Igor RAYKHELSON (b. 1961)
Orchestral Music - Volume Three
Piano Concerto in G minor (2007) [32:48]
Cello Concerto in B minor (2010) [26:36]
Boris Berezovsky (piano)
Alexander Kniazev (cello)
Russian State Symphony Orchestra/Hobart Earle
rec. June 2013, Great Hall of the Moscow Conservatory
TOCCATA TOCC 0219 [59:24]
 
Toccata Classics’ blurb is keen to reprint a critic’s comment that Igor Raykhelson’s music is ‘a world of unreconstructed and unapologetic Romanticism’ adding that the two concertos in this latest third volume of the Orchestral Music series (see review of Volume 1) maintain the emphasis on a melodic language rooted in Rachmaninov and Prokofiev.
 
Indeed it’s true. The Piano Concerto in G minor, composed in 2007, is performed by Boris Berezovsky with tremendous richness of tone and technical accomplishment. The original three-movement format, premièred by Vadim Kholodenko in 2007, is here replaced by the four-movement version premièred the following year by Berezovsky. The extra movement is a scherzo for solo piano in ‘Jazz style’, and it would be interesting to know why the composer reconfigured the work. I assume he gauged it needed more contrast moving from the slow movement to the finale, and that this little scherzo would expand the stylistic and expressive contours of the work.
 
The piano writing is strongly redolent of Rachmaninov – both the third and fourth concertos in particular – but there are even brief motifs that put me in mind of Rimsky-Korsakov; there’s one especially the first movement. Scoring is lush and very lyrical, as one might expect with brass and answering piano writing adding keen lustre to the work’s romanticist spirit. The quietly elegiac slow movement builds to a funeral march, though unlike Malcolm MacDonald in his customarily authoritative booklet notes I don’t hear any real Shostakovich influence and to me the ‘mid-twentieth century accents’ are illusory. The scherzo contains hints of classicised Ragtime and also toccata devilry. MacDonald suggests Art Tatum as an influence and whilst I don’t, we can agree on Kapustin. The finale is perhaps the least successful movement, tending to lack the spirit of individuality that animates the remainder of the concerto, though the reflective passages are in keeping with its rich and communicative qualities.
 
The Cello Concerto was written in 2010 and dedicated to the excellent soloist in this recording, Alexander Kniazev.

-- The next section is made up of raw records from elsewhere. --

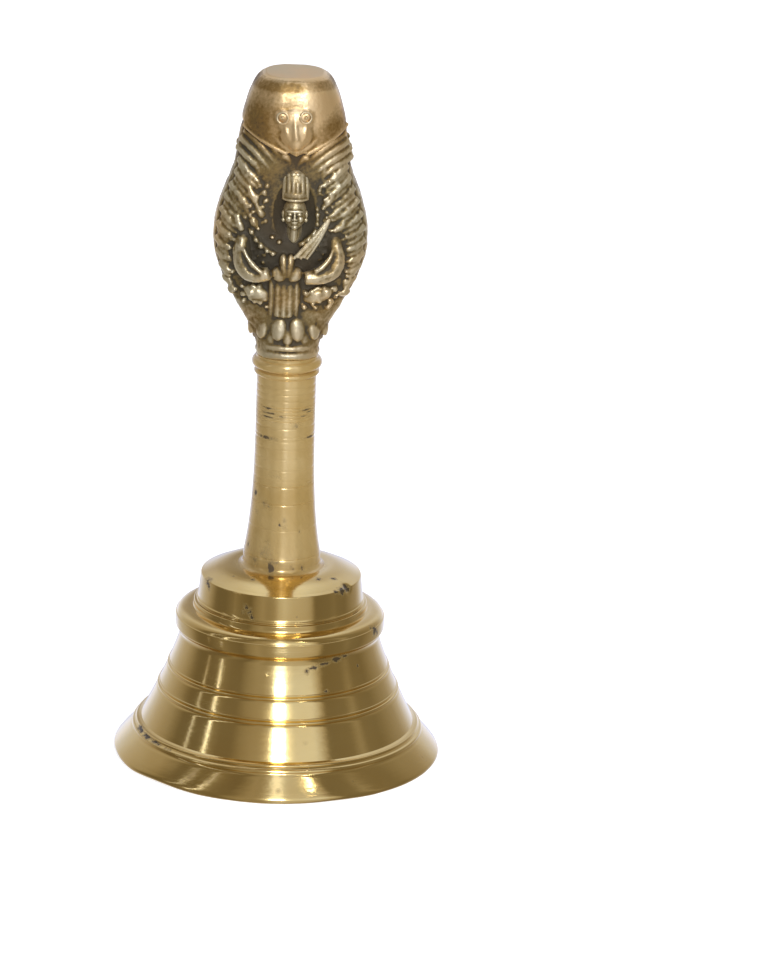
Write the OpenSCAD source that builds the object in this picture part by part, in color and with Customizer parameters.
// Brass hand bell: a turned bell and grip, a cast winged finial, and a clapper on a swivelling eye.
// Millimetres. +Z up, +Y to the back, origin at the centre of the mouth, on the plane the rim rests on.

/* [Bell] */
// Diameter across the lip at the mouth
mouth_d = 72; // [70:0.5:74]
// Height of the sharp outer edge of the shoulder
shoulder_z = 41.4; // [41.2:0.1:42]
// Wall thickness of the skirt
wall = 2.6; // [2.2:0.1:2.8]
// Diameter of the rolled ring below the drum
ring_d = 46.1; // [45.6:0.1:47]

/* [Handle] */
// Diameter of the grip along its straight part
grip_d = 13; // [12:0.1:15]
// Height of the top of the grip, where the finial seats
grip_top_z = 92; // [90:0.5:94]
// Height of the top of the finial
total_h = 155.2; // [153:0.2:160]
// Width across the wings of the finial
wing_w = 33.6; // [32:0.2:36]

/* [Clapper] */
// Diameter of the clapper ball
ball_d = 13; // [11:0.5:13]
// Height of the centre of the clapper ball
ball_z = 8.2; // [8:0.1:9]
// Wire radius of the swivelling eye
eye_wire_r = 0.85; // [0.7:0.05:0.9]
// Wire radius of the loop at the top of the clapper rod
loop_wire_r = 0.75; // [0.6:0.05:0.8]

/* [Hidden] */
$fn = 96;

// Finishes
BRASS = [0.80, 0.65, 0.34];
ANTIQUE = [0.52, 0.44, 0.27];
RAW = [0.62, 0.52, 0.32];
STEEL = [0.62, 0.62, 0.60];

// Skirt: a smooth flare from the neck under the ring down to the lip
mouth_r = mouth_d / 2;
neck_z = 28;
neck_r = 21.8;
flare_w = mouth_r - 2 - neck_r;
flare_power = 1.27;
function skirt_r(z) = neck_r + flare_w * pow(1 - z / neck_z, flare_power);

// Lip: a wide cone that stands proud of the skirt, with a rounded bottom edge and a flat rim
lip_edge_r = 0.8;
lip_top_z = 5.6;
lip_top_r = mouth_r - 4;
rim_in_r = mouth_r - 4.2;

// Turned beads on the skirt, in pairs: [height, bead radius, how far its centre is from the skirt]
beads = [[6.1, 0.6, 0.8], [7.3, 0.45, 0.35], [15.2, 0.42, -0.1], [16.3, 0.3, -0.1],
         [20.1, 0.38, -0.1], [21.1, 0.28, -0.1]];

// Inside: parallel to the skirt, then an elliptical vault up to a flat ceiling
vault_z = 26;
vault_flat_r = 8;
ceiling_z = 40.6;
vault_h = ceiling_z - vault_z;
vault_w = skirt_r(vault_z) - wall - vault_flat_r;

// Ring with a domed top, step, and drum with a softly domed shoulder
ring_r = ring_d / 2;
ring_low_z = 28.9;
ring_edge_z = 32.1;
ring_top_z = 33.6;
step_r = 19.1;
step_z = [33.9, 35];
drum_low_r = 18.3;
drum_low_z = 35.5;
shoulder_r = 17.6;
seat_r = 10.4;
seat_z = 43.5;

// Grip: tapers from a filleted foot to a straight upper part, and ends in a beaded collar
grip_r = grip_d / 2;
foot_flare = 2.3;
taper_l = 40;
taper_power = 3.2;
fillet_r = 1.6;
collar_r = 1.4;
function grip_at(z) = grip_r + foot_flare * pow(max(0, 1 - (z - seat_z) / taper_l), taper_power);

// Fasteners
stud_r = 2.95;
stud_bore_r = 3;
stud_hole_r = 3.2;
stud_z = [36.6, 61];
pin_r = 2.45;
pin_bore_r = 2.5;
pin_z = [84, 100];
end_gap = 0.5;
washer_h = 0.8;
washer_r = 6.4;
nut_flats = 10;
nut_h = 5.8;
nut_top_z = ceiling_z - washer_h;
nut_z = nut_top_z - nut_h;
nut_floor = 1.3;
nut_chamfer = 0.6;

// Swivelling eye: its shank runs in the floor of the nut and its head is trapped above it
shank_r = 1.1;
shank_bore_r = 1.15;
head_r = 2.5;
head_h = 0.9;
head_gap = 0.06;
head_z = nut_z + nut_floor + head_gap;
eye_r = 2.2;
eye_drop = 0.2;
eye_z = nut_z - eye_drop - eye_r - eye_wire_r;
pivot_z = eye_z - eye_r;

// Clapper: a wire loop through the eye, a rod, and a ball held by a riveted washer
loop_r = 2.2;
loop_gap = 0.15;
loop_z = pivot_z + eye_wire_r + loop_gap + loop_wire_r - loop_r;
rod_r = 1.1;
rod_bore_r = 1.15;
ball_flat_z = ball_z - ball_d / 2 + 0.5;
small_washer_r = 2.2;
small_washer_h = 0.5;
small_washer_z = ball_flat_z - small_washer_h;
rivet_r = 1.7;
rivet_h = 0.7;

// Finial sections: [height as a share of the finial, half width as a share of wing_w, half depth]
finial_h = total_h - grip_top_z;
finial_sections = [
    [0.00, 0.215, 7.0], [0.06, 0.225, 6.6], [0.18, 0.355, 6.6], [0.27, 0.430, 6.8], [0.34, 0.480, 6.9],
    [0.40, 0.500, 7.0], [0.47, 0.490, 7.1], [0.55, 0.455, 7.2], [0.62, 0.420, 7.5], [0.70, 0.380, 8.2],
    [0.78, 0.358, 8.8], [0.84, 0.335, 8.8], [0.90, 0.300, 8.6], [0.95, 0.268, 8.2], [0.985, 0.240, 7.7],
    [1.00, 0.220, 7.3]];
section_sides = 36;
section_power = 0.85;

// Points of a round corner or an arc, from angle a0 to a1 in n steps
function arc(c, r, a0, a1, n) =
    [for (i = [0:n]) c + r * [cos(a0 + (a1 - a0) * i / n), sin(a0 + (a1 - a0) * i / n)]];

// One closed ring of a finial section; the power squares the ellipse a little at its sides
function signed_pow(v, p) = sign(v) * pow(abs(v), p);
function section(s) =
    [for (i = [0:section_sides - 1])
        let (a = 360 * i / section_sides)
        [s[1] * wing_w * signed_pow(cos(a), section_power),
         s[2] * signed_pow(sin(a), section_power),
         grip_top_z + s[0] * finial_h]];

function lip_outline() = concat(
    [[rim_in_r, 0]],
    arc([mouth_r - lip_edge_r, lip_edge_r], lip_edge_r, -90, 20, 5),
    [[lip_top_r, lip_top_z]]);

function ring_outline() = concat(
    [[neck_r + 0.1, neck_z - 0.4], [neck_r + 0.55, neck_z + 0.2], [ring_r - 0.6, ring_low_z - 0.3]],
    arc([ring_r - 0.7, ring_low_z + 0.7], 0.7, -60, 0, 3),
    [[ring_r - 0.05, ring_edge_z]],
    [for (i = [0:4]) let (a = 20 + 70 * i / 4)
        [step_r + 0.4 + (ring_r - step_r - 0.6) * cos(a), ring_edge_z + (ring_top_z - ring_edge_z) * sin(a)]]);

function drum_outline() = concat(
    [[step_r, step_z[0]]],
    arc([step_r - 0.35, step_z[1]], 0.35, 0, 90, 3),
    [[drum_low_r, drum_low_z], [shoulder_r, shoulder_z - 0.2], [shoulder_r - 0.15, shoulder_z]],
    [for (i = [1:6]) let (t = i / 6)
        [shoulder_r - 0.15 + (seat_r - shoulder_r + 0.15) * t,
         shoulder_z + (seat_z - shoulder_z) * sin(90 * t)]]);

function inner_outline() = concat(
    [[stud_hole_r, seat_z], [stud_hole_r, ceiling_z], [vault_flat_r, ceiling_z]],
    [for (i = [1:8])
        [vault_flat_r + vault_w * sin(i * 90 / 8), vault_z + vault_h * cos(i * 90 / 8)]],
    [for (z = [vault_z - 2:-2:2]) [skirt_r(z) - wall, z]]);

module bell_body() color(BRASS) {
    rotate_extrude() polygon(concat(
        lip_outline(),
        [for (z = [lip_top_z + 1:1.6:neck_z - 1.2]) [skirt_r(z), z]],
        ring_outline(), drum_outline(), inner_outline()));
    for (b = beads)
        rotate_extrude() translate([skirt_r(b[0]) + b[2], b[0]]) circle(b[1], $fn = 24);
}

module grip() color(BRASS) difference() {
    rotate_extrude() polygon(concat(
        [[0, seat_z], [grip_at(seat_z) + fillet_r * 0.9, seat_z]],
        arc([grip_at(seat_z + fillet_r) + fillet_r, seat_z + fillet_r], fillet_r, 255, 180, 5),
        [for (z = [seat_z + fillet_r + 1:2.2:grip_top_z - 4.4]) [grip_at(z), z]],
        arc([grip_r, grip_top_z - 2.4], collar_r, -80, 80, 6),
        [[grip_r + 0.3, grip_top_z], [0, grip_top_z]]));
    translate([0, 0, seat_z - 1]) cylinder(h = stud_z[1] + end_gap - seat_z + 1, r = stud_bore_r);
    translate([0, 0, pin_z[0] - end_gap]) cylinder(h = grip_top_z - pin_z[0] + 1, r = pin_bore_r);
}

module finial() color(ANTIQUE) difference() {
    polyhedron(
        points = [for (s = finial_sections) each section(s)],
        faces = concat(
            [[for (i = [0:section_sides - 1]) i]],
            [for (k = [0:len(finial_sections) - 2], i = [0:section_sides - 1])
                let (j = (i + 1) % section_sides, a = k * section_sides, b = a + section_sides)
                each [[a + i, b + j, a + j], [a + i, b + i, b + j]]],
            [[for (i = [section_sides - 1:-1:0]) (len(finial_sections) - 1) * section_sides + i]]));
    translate([0, 0, grip_top_z - 1]) cylinder(h = pin_z[1] + end_gap - grip_top_z + 1, r = pin_bore_r);
}

module finial_stud() color(STEEL)
    translate([0, 0, pin_z[0]]) cylinder(h = pin_z[1] - pin_z[0], r = pin_r);

module handle_stud() color(STEEL)
    translate([0, 0, stud_z[0]]) cylinder(h = stud_z[1] - stud_z[0], r = stud_r);

module crown_washer() color(STEEL) translate([0, 0, nut_top_z]) difference() {
    cylinder(h = washer_h, r = washer_r);
    translate([0, 0, -1]) cylinder(h = washer_h + 2, r = stud_hole_r);
}

module hanger_nut() color(RAW) difference() {
    intersection() {
        translate([0, 0, nut_z]) cylinder(h = nut_h, d = nut_flats / cos(30), $fn = 6);
        translate([0, 0, nut_z]) rotate_extrude() polygon([
            [0, 0], [nut_flats / 2, 0], [nut_flats / 2 + 1, nut_chamfer], [nut_flats / 2 + 1, nut_h], [0, nut_h]]);
    }
    translate([0, 0, nut_z + nut_floor]) cylinder(h = nut_h, r = stud_bore_r);
    translate([0, 0, nut_z - 1]) cylinder(h = nut_h, r = shank_bore_r);
}

module hanger_eye() color(STEEL) {
    translate([0, 0, eye_z]) rotate([90, 0, 0]) rotate_extrude()
        translate([eye_r, 0]) circle(eye_wire_r, $fn = 24);
    translate([0, 0, eye_z + eye_r]) cylinder(h = head_z + head_h / 2 - eye_z - eye_r, r = shank_r);
    translate([0, 0, head_z]) cylinder(h = head_h, r = head_r);
}

module clapper_rod() color(RAW) {
    translate([0, 0, loop_z]) rotate([0, 90, 0]) rotate_extrude()
        translate([loop_r, 0]) circle(loop_wire_r, $fn = 24);
    translate([0, 0, small_washer_z - rivet_h / 2])
        cylinder(h = loop_z - loop_r - small_washer_z + rivet_h / 2, r = rod_r);
    translate([0, 0, small_washer_z - rivet_h]) cylinder(h = rivet_h, r = rivet_r);
}

module clapper_ball() color(BRASS) difference() {
    translate([0, 0, ball_z]) sphere(d = ball_d);
    translate([0, 0, ball_z - ball_d]) cylinder(h = 2 * ball_d, r = rod_bore_r);
    translate([0, 0, ball_flat_z - ball_d]) cylinder(h = ball_d, r = ball_d);
}

module clapper_washer() color(STEEL) translate([0, 0, small_washer_z]) difference() {
    cylinder(h = small_washer_h, r = small_washer_r);
    translate([0, 0, -1]) cylinder(h = small_washer_h + 2, r = rod_bore_r);
}

bell_body();
grip();
finial();
finial_stud();
handle_stud();
crown_washer();
hanger_nut();
hanger_eye();
clapper_rod();
clapper_ball();
clapper_washer();
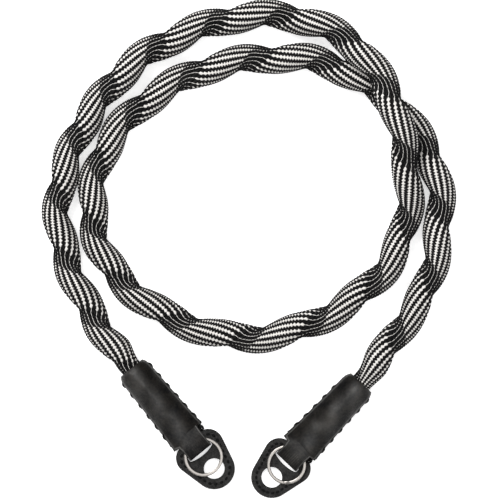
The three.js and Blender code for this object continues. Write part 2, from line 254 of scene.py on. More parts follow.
# the rope's yarn: floats in columns that run slowly round it
yarn = {
    "stripes": 14,          # white columns round the rope, with two black ones after each
    "offset": 12.2,         # degrees of the first column
    "row": 1.40,            # mm from float to float along a column
    "stagger": 18 / 42,     # of a row between neighbouring columns
    "crowding": 0.95,       # mm by which the floats gather towards the end of each strand
    "crowdingAt": 0.04,
    "sunk": 0.40,           # mm of a float under the twist's surface
    "past": 3.0,            # mm of yarn beyond each mouth
    "whiteLength": 1.42, "whiteWidth": 2.2, "whiteHeight": 0.46,
    "blackLength": 1.45, "blackWidth": 1.27, "blackHeight": 0.74,
    "apart": (0.5, 1.1),    # how much the columns' distance may change a float's width
    # a white float where it is drawn thin: width and height as shares, and how much longer it is
    "thin": 0.13, "thinHeight": 0.45, "thinLonger": 0.15,
    "open": (0.145, 0.175),  # places round the twist between which the white floats open
    "shut": (0.795, 0.825),  # and close again
    "waning": (0.58, 0.80), "waned": 0.06,  # where they get narrower, and by how much
    "rounds": 12, "ease": 0.6,  # of the search for a float's place round the twist
    "probe": 0.25, "turnProbe": 0.01,  # mm along and turns round, for the surface's directions
}
# degrees by which the columns swerve at equal steps round the twist from the groove's floor
swerve = np.array([-16.5, -13.5, -8.0, -1.5, 3.0, 6.0, 8.3, 9.5, 9.8, 9.8, 9.6, 8.8, 7.3, 5.8, 4.0,
                   1.5, -1.5, -11.0, -16.0, -17.0])


def columnPlaces(column, along):
    # a float's length along the rope, angle and place round the twist; the columns drift with it
    s, place = along.copy(), np.zeros(len(along))
    for _ in range(yarn["rounds"]):
        turns = ropeAt(s)[3]
        angle = column / (3 * yarn["stripes"]) + turns / yarn["stripes"]
        angle = angle + (yarn["offset"] + tableAt(swerve, place)) / 360
        place = place + yarn["ease"] * (((turns + angle - 0.5 - place) + 0.5) % 1 - 0.5)
        s = along - yarn["crowding"] * np.cos(2 * np.pi * (place + yarn["crowdingAt"]))
    return s, angle, place % 1


def yarnPoints(name, columns, size):
    # a point for every float of the columns, with its directions and its size
    rows = int((freeLength + 2 * yarn["past"]) / yarn["row"])
    column = np.repeat(columns, rows)
    row = np.tile(np.arange(rows), len(columns)) + (column * yarn["stagger"]) % 1
    along = row * yarn["row"] - yarn["past"]
    s, angle, place = columnPlaces(column, along)
    probe, turnProbe = yarn["probe"], yarn["turnProbe"]
    ahead, behind = [columnPlaces(column, along + step)[:2] for step in (probe, -probe)]
    direction = ropeSurface(*ahead) - ropeSurface(*behind)
    spacing = np.linalg.norm(direction, axis=1) / (2 * probe)
    point = ropeSurface(s, angle)
    around = ropeSurface(s, angle + turnProbe) - ropeSurface(s, angle - turnProbe)
    outward = np.cross(around, direction)
    outward /= np.linalg.norm(outward, axis=1)[:, None]
    outward *= np.sign(((point - ropeAt(s)[0]) * outward).sum(1))[:, None]
    # how far the columns lie apart, as a share of their distance on a full round
    fullRound = 2 * turnProbe * 2 * np.pi * rope["reach"]
    apart = (np.linalg.norm(around, axis=1) / fullRound).clip(*yarn["apart"])
    span = size(place, spacing, apart)
    mesh = makeMesh(name, (point - outward * yarn["sunk"]) * mm, [], smooth=False)
    for label, data in (("outward", outward), ("ahead", direction), ("span", span)):
        attribute = mesh.attributes.new(label, "FLOAT_VECTOR", "POINT")
        attribute.data.foreach_set("vector", data.astype(np.float32).ravel())
    return addObject(name, mesh)


def whiteShare(place):
    # 1 where the white floats lie open, 0 where they are drawn thin on the steep side of the groove
    return smoothStep(place, *yarn["open"]) * (1 - smoothStep(place, *yarn["shut"]))


def whiteSpan(place, spacing, apart):
    wide = whiteShare(place)
    full = apart * (1 - yarn["waned"] * smoothStep(place, *yarn["waning"]))
    width = yarn["thin"] * (1 - wide) + wide * full
    height = yarn["thinHeight"] + (1 - yarn["thinHeight"]) * wide
    return np.stack([spacing * (1 + yarn["thinLonger"] * (1 - wide)), width, height], 1)


def blackSpan(place, spacing, apart):
    return np.stack([spacing, apart, np.ones(len(place))], 1)


def floatShape(name, outline, middle):
    # one float of yarn along X, a unit long and wide: its outline and a smaller, higher one
    verts = [(x, y, 0) for x, y in outline] + [(x * middle, y * middle, 1) for x, y in outline]
    count = len(outline)
    faces = [(k, (k + 1) % count, count + (k + 1) % count, count + k) for k in range(count)]
    faces.append(tuple(range(count, 2 * count)))
    return addObject(name, makeMesh(name, verts, faces))


sizeLabels = ("Length", "Width", "Height")


def sizesOf(settings, kind):
    return {label: settings[kind + label] * mm for label in sizeLabels}


def geometryTree(name, source, labels):
    # a group with one geometry and some numbers in, and one geometry out
    tree = bpy.data.node_groups.new(name, "GeometryNodeTree")
    face = tree.interface
    face.new_socket(source, in_out="INPUT", socket_type="NodeSocketGeometry")
    for label in labels:
        face.new_socket(label, in_out="INPUT", socket_type="NodeSocketFloat")
    face.new_socket("Pieces", in_out="OUTPUT", socket_type="NodeSocketGeometry")
    given = tree.nodes.new("NodeGroupInput").outputs
    sizes = {axis: given[label] for axis, label in zip("XYZ", sizeLabels)}
    return tree, given, newNode(tree, "ShaderNodeCombineXYZ", sizes).outputs["Vector"]


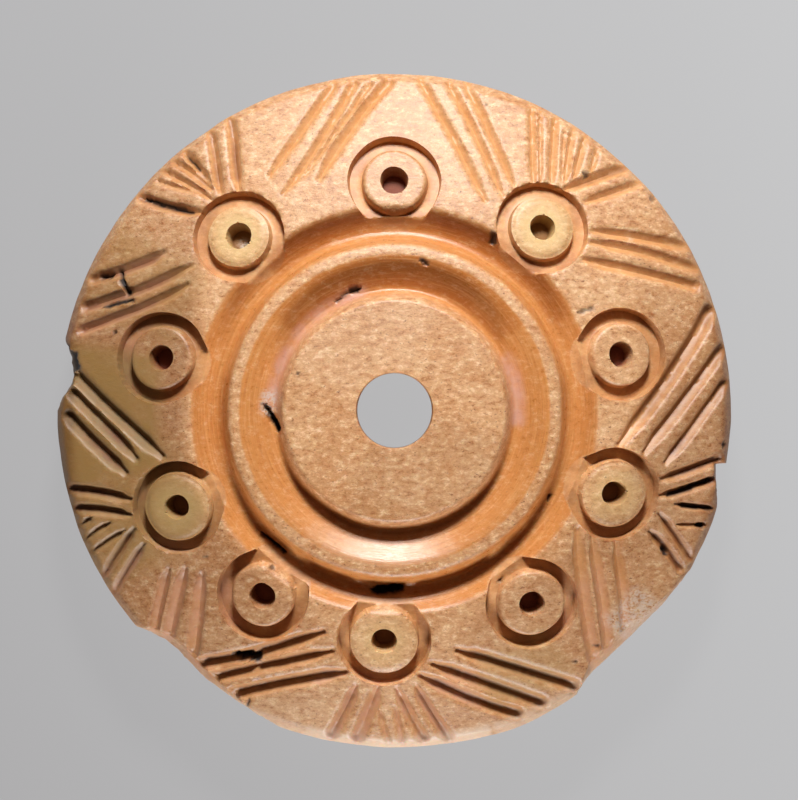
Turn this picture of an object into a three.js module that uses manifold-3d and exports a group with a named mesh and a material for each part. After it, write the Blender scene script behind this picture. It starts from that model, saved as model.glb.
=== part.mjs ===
// Bone spindle whorl: a domed disc turned from one piece of bone, with a flat underside,
// a raised boss round the spindle hole, two turned grooves, and a band of ten ring-and-dot eyes.
// Every other eye is a "star": it throws two bands of long strokes and a fan of short ones to the rim.
// Millimetres and degrees. Origin on the hole's axis at the underside, +Z up through the carved face.
// Angles run anticlockwise from +X, seen from above.

import * as THREE from "three";
import { mergeVertices } from "three/addons/utils/BufferGeometryUtils.js";
import Module from "manifold-3d";

const wasm = await Module();
wasm.setup();

// ---- Driving sizes ----

const RIM_RADIUS = 18;
const HEIGHT = 9;
const DOME_RADIUS = 40;
const HOLE_RADIUS = 2;
const EDGE_BREAK = 0.2;

// Where a groove curves, its points are [distance from the axis, depth below the boss].
const BOSS = { topRadius: 5.75, edgeRadius: 6, footRadius: 6.42, edgeDrop: 0.25 };
const INNER_GROOVE = { floorRadius: 6.6, outerRadius: 8.25, depth: 1.65, rise: [[7.8, 1.045], [7.1, 1.48]] };
const RIDGE = { outerRadius: 8.82, wall: [[9.15, 2.02], [8.95, 1.25]] };
const OUTER_GROOVE = { floorRadius: 9.55, outerRadius: 10.85, depth: 2.32, rise: [[10.5, 1.8], [10.1, 2.13]] };
const BAND_EDGE_RADIUS = 17.5;
const RIM = { shoulderDrop: 0.75, footRadius: 17.6, footHeight: 0.5 };
const TURNED_SEGMENTS = 54;

// The rim bellies out a little on one side, where the bone was thickest.
const SWELL = { angle: 292, halfWidth: 10, amount: 0.18 };

const SOCKET = { radius: 2.5, depth: 0.68, draft: 0.06, segments: 20 };
const PIT = { depth: 1.1, floorShare: 0.7, segments: 10 };
const CUTTER_RISE = 1.2;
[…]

The ethos here is more rhapsodic, and less self-consciously grand than in the companion concerto. The soloist is kept busy throughout, and encouraged to explore the full range of the cello, top to bottom. Yet Raykhelson is astute at judging when the cello will sound and when to thin his orchestration. In the slow movement there are quite explicitly Rachmaninovian orchestral string passages but the solo cello explores a peak of anguish, relaxing into a beautifully intense rapture of melancholy. The orchestral cloak still cleaves to Rachmaninov but ghostly echoes seem to evoke Prokofiev, even Elgar, though never explicitly. The elegant finale, not without its virtuoso challenges, is rather filmic and makes a satisfying conclusion to a clever, thoughtful and often subtle work.
 
Production values from this label are exceptionally high, with documentation, recording and presentation being outstanding.